Sunday, March 1, 2009

Incensed

The family arrived after the 10am appointment time. We gathered in a windowless room where I and the doctors stood as our patient's wife, son, daughters and son-in-law sat before us. I took the lead "...Your husband remains very sick on the ventilator with no sign of meaningful recovery. As you all know you presented an affidavit that tells us that your husband and father would never want to spend his last days on a ventilator. The affidavit has now been approved as clear and convincing evidence by our legal department and this means that we can fulfill his wishes as transmitted by you -his loving family- and remove him from the ventilator". The family had some questions; "He looks better today than yesterday, does this mean anything?" A good question. We had noticed that the edema had subsided and his oxygen requirement although high at 50%, was the best in weeks. This seems to happen a lot. A profound decision is made and a patient suddenly starts looking a little better. I cannot say it does not perplex me and make me question the process. There is nothing certain in life or death.
The medical team is confident that the changes are unimportant in the bigger picture of this patient's multiple morbidities and we say so, but we all 'caught ourselves' momentarily inside, I know.
"That's it we have no more questions".
I go to the room, the morphine is running lightly and smoothly, the patient is unconscious but moves and can cough. I move the bed to sit up my patient to a comfortable position. I prepare the non-rebreather mask, remove the ties that hold the breathing tube in place. There is no room for the whole family between myself the ventilator and the IV poles. There's a lot of straining and reaching. I deflate the cuff on the ET tube and quickly hit the mute button on the ventilator. I pull the ET tube out and cover it with a cool blue chuck.
Mr. Saieed breathes without any distress. I change the alarms on the bedside monitor, it will only alarm if the heart rate goes below 25, and the other parameters I disable. I suction the patient's mouth and wipe his lips.
I tell the family "He has his wish, talk to him, be with him. I will be here for you throughout the day."

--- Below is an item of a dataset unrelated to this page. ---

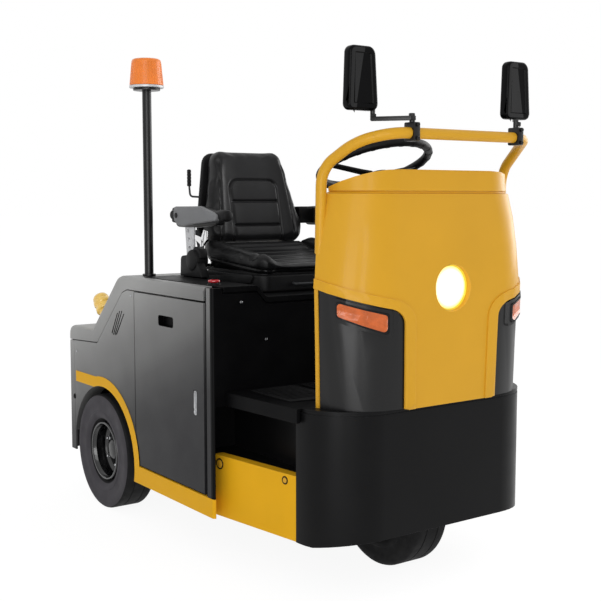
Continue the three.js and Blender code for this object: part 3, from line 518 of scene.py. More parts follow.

A couple of hours later I get a call- I was already on my way. One get's a sixth sensual feeling for these things. I arrive, the patient's vital signs have ceased; the numbers returning to zero. The family is distraught. They are talking to him. They are loudly saying his name touching him seeking a response. "Pa? Pa?"
This too is something I have observed. A medical team can never anticipate the crashing orchestra of emotions and memories that accompanies the death of a unique loved one. The finality -although perhaps often clear to us- is rarely completely accepted by the family.
His wife runs to me and holds me crying, she puts her head on my shoulder, I hold her tight. Those cultural competencies and societal mores I read about fall back onto the pages of my old textbooks. The eyes of his daughters are intense clear greens filled with tears and unanswerable questions. They appear lost.
The family members cry and talk to him. His wife ungrips me and tells me "He never said a bad word to me in his life, never, he was a good husband."
I stay with the family briefly, but my work is mostly done now, I quietly continue to be -most importantly- a witness.
I exit the room, the curtains are partly drawn. Suddenly I am surprised as a huge cloud of smoke suddenly shoots out from behind the curtain with the intense pungent smell of incense. In a hospital unit like this, lighting anything is strictly forbidden. I know this. I am torn by the impropriety of the action. I stop to think momentarily. Then I smile and walk away.